## What is asked
Line by line, reproduce exactly the beginning of the listing below, ending with the line that contains "np.array([0, 1, 0])))" and adding nothing.

## Information supplied
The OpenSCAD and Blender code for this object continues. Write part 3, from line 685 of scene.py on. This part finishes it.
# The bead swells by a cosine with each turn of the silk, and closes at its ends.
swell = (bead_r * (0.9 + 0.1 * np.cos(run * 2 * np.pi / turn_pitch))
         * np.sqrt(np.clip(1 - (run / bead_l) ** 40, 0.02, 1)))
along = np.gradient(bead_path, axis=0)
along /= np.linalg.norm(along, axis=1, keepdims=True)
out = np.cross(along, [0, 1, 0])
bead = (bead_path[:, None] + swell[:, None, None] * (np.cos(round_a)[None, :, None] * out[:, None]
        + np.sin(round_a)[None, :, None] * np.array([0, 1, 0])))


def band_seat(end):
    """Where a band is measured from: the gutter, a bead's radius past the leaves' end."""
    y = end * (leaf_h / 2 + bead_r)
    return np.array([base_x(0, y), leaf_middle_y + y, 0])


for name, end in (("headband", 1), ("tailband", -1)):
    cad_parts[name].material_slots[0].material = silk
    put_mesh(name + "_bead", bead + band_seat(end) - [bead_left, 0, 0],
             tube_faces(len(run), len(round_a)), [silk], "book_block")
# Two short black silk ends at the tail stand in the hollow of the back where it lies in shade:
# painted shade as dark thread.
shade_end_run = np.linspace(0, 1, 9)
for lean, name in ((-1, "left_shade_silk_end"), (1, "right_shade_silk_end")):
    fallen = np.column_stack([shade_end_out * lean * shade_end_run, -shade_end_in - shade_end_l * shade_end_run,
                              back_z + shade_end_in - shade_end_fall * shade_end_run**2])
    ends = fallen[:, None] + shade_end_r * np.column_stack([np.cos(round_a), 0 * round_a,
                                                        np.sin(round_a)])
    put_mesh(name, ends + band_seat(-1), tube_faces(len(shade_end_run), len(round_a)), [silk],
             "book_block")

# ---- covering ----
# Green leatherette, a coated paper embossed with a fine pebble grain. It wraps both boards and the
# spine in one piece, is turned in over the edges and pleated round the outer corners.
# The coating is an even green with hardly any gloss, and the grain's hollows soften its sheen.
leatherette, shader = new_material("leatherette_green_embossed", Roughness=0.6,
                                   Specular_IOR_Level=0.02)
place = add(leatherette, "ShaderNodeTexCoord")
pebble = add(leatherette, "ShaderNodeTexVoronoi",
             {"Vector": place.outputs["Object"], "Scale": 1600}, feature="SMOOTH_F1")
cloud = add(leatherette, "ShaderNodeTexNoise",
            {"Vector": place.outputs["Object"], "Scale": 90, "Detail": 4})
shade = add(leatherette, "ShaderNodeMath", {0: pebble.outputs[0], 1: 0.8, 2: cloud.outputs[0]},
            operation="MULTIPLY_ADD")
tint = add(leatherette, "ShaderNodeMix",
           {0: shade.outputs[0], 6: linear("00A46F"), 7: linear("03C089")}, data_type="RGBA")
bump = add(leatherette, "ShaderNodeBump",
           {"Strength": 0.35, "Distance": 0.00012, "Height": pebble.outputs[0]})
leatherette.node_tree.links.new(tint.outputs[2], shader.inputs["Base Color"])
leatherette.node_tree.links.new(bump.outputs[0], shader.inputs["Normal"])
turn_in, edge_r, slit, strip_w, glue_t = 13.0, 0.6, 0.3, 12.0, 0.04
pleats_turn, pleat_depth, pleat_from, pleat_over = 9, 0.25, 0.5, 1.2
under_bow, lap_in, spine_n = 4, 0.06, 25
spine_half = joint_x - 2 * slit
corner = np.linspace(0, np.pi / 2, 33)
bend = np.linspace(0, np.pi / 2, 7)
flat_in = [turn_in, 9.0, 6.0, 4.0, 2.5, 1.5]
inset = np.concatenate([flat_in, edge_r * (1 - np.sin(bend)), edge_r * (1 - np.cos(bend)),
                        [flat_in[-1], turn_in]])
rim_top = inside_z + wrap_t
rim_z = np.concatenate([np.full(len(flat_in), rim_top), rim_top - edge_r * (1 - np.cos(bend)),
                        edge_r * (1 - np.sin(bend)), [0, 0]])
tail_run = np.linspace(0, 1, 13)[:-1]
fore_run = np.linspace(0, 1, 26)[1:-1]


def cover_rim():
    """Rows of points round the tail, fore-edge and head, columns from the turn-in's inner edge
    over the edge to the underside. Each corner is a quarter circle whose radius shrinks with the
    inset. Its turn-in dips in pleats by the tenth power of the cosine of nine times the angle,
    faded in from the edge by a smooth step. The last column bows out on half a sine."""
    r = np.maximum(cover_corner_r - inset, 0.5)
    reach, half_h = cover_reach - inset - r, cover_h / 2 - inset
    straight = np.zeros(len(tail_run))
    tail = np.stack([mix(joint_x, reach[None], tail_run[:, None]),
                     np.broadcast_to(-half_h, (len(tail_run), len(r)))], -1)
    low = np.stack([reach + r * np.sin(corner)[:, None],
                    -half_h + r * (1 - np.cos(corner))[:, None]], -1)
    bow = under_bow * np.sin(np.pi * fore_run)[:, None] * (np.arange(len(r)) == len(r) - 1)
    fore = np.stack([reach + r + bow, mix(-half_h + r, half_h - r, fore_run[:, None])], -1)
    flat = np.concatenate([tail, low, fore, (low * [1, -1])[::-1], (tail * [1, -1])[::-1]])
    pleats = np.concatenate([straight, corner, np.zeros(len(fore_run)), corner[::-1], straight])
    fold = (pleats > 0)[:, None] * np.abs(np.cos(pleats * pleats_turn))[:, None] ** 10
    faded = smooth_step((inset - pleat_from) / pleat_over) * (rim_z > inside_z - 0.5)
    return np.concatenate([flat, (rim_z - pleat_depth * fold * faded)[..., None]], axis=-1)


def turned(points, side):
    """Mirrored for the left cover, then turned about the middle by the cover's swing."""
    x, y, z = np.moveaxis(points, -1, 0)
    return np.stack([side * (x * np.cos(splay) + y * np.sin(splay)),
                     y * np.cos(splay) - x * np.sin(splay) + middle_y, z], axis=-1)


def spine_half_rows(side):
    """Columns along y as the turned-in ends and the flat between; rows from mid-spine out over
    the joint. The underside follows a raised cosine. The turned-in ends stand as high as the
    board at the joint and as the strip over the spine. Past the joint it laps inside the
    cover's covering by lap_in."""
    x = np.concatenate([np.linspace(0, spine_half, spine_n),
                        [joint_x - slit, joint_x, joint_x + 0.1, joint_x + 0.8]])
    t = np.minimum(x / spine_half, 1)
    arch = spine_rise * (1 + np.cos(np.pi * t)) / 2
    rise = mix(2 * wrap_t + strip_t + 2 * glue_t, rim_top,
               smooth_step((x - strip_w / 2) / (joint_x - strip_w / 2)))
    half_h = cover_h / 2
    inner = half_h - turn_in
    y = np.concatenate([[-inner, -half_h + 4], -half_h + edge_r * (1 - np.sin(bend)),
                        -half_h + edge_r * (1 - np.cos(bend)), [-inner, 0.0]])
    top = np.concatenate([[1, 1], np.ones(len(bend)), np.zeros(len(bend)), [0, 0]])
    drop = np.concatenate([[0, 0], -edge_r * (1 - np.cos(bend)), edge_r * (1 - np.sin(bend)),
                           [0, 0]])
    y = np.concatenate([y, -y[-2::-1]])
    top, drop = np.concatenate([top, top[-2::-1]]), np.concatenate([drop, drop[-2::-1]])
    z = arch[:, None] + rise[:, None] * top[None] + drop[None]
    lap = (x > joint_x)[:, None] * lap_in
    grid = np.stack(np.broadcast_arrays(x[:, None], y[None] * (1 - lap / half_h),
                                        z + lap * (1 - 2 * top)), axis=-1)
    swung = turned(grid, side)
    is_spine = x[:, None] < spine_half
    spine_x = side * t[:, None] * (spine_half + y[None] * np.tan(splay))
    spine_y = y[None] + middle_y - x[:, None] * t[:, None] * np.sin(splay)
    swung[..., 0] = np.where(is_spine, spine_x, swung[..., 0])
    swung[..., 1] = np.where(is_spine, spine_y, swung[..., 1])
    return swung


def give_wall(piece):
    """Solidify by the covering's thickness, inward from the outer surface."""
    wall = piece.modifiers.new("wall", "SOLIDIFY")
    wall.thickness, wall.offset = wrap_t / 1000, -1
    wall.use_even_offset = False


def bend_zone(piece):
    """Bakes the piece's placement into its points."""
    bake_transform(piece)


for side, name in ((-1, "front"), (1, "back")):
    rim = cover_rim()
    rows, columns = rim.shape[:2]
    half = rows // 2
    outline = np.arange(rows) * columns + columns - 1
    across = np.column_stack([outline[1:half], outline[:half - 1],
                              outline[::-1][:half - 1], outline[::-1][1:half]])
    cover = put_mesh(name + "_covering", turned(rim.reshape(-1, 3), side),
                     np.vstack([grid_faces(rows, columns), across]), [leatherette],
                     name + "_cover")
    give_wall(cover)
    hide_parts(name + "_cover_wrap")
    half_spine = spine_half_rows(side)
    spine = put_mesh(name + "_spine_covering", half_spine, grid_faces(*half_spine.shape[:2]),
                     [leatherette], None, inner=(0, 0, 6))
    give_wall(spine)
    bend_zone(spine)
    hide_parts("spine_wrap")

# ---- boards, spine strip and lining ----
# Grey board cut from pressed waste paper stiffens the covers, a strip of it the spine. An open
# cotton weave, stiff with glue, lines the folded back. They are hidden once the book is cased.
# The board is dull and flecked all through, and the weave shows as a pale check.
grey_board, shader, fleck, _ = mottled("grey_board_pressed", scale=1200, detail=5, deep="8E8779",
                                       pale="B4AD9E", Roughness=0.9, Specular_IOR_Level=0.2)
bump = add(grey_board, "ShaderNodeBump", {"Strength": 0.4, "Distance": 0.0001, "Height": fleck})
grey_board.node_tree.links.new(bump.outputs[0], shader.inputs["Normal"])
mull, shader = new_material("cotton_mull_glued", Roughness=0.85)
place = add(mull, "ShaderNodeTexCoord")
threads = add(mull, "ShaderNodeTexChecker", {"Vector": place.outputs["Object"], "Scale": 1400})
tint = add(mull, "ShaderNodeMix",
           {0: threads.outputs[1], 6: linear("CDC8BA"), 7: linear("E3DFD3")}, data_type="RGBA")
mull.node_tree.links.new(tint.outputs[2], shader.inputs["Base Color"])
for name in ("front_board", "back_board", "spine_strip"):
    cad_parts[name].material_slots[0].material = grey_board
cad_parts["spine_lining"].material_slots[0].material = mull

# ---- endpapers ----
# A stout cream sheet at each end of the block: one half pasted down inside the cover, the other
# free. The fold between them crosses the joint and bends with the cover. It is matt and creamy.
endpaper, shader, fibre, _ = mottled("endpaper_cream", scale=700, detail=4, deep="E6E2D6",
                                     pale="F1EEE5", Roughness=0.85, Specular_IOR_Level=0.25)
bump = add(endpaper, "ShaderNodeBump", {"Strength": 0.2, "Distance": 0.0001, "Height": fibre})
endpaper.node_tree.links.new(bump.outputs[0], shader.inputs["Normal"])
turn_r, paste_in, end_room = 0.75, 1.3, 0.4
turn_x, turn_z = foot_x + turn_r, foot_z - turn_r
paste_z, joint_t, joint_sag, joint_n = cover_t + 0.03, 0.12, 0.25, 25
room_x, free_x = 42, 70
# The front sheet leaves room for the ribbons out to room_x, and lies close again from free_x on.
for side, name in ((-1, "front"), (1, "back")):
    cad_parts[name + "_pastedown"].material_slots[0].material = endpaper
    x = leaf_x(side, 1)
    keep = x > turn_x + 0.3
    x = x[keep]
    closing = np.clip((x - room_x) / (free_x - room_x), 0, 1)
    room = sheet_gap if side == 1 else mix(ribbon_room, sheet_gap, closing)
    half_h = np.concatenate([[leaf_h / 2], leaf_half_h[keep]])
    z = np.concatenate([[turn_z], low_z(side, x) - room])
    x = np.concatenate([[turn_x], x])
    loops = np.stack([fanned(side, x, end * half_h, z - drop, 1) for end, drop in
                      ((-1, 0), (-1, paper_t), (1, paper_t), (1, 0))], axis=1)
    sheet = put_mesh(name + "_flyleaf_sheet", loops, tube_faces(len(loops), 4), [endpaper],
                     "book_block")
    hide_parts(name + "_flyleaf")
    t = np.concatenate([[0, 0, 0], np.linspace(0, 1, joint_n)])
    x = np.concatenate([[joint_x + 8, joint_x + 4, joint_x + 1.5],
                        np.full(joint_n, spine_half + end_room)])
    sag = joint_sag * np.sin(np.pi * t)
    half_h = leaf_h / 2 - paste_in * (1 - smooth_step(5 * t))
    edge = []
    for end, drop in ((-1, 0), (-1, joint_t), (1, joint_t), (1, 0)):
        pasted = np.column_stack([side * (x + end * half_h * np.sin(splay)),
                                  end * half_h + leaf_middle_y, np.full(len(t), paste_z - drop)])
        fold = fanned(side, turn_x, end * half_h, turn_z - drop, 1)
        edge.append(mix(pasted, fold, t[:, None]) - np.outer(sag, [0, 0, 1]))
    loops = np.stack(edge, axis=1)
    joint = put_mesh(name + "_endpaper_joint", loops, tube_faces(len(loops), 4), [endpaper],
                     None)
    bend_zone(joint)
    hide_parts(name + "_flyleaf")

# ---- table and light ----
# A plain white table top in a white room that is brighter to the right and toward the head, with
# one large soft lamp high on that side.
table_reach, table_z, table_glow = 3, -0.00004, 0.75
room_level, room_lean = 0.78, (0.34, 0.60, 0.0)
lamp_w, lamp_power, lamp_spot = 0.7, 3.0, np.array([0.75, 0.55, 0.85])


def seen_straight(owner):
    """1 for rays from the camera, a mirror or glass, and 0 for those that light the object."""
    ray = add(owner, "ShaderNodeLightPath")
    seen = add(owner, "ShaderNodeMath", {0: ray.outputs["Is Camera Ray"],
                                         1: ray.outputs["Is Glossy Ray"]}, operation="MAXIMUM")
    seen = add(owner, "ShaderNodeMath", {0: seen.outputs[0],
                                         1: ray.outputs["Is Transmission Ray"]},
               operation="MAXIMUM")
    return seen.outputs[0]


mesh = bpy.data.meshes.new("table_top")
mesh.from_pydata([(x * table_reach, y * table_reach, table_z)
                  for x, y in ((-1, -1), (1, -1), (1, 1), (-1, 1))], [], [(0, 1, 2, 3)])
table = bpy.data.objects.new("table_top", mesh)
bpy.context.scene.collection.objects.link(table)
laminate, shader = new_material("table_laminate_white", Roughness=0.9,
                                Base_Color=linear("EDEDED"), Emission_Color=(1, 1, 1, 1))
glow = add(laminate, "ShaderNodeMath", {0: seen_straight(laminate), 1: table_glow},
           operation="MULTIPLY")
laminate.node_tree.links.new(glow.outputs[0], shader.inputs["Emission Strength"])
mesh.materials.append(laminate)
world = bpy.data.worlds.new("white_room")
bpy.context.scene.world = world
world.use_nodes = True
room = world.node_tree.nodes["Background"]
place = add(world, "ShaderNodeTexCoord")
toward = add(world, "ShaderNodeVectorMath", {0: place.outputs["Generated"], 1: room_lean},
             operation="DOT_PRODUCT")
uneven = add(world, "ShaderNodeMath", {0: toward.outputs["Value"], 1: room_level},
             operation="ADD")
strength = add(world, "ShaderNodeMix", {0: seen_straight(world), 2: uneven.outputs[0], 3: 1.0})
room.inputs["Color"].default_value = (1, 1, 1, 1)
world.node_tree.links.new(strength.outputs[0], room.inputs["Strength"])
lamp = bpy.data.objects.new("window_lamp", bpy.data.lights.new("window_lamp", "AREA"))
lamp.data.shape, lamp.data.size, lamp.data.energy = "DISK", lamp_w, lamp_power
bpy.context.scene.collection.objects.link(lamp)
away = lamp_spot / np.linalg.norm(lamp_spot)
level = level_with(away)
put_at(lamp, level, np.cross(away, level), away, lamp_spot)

## Answer
The OpenSCAD and Blender code for this object continues. Write part 3, from line 685 of scene.py on. This part finishes it.
# The bead swells by a cosine with each turn of the silk, and closes at its ends.
swell = (bead_r * (0.9 + 0.1 * np.cos(run * 2 * np.pi / turn_pitch))
         * np.sqrt(np.clip(1 - (run / bead_l) ** 40, 0.02, 1)))
along = np.gradient(bead_path, axis=0)
along /= np.linalg.norm(along, axis=1, keepdims=True)
out = np.cross(along, [0, 1, 0])
bead = (bead_path[:, None] + swell[:, None, None] * (np.cos(round_a)[None, :, None] * out[:, None]
        + np.sin(round_a)[None, :, None] * np.array([0, 1, 0])))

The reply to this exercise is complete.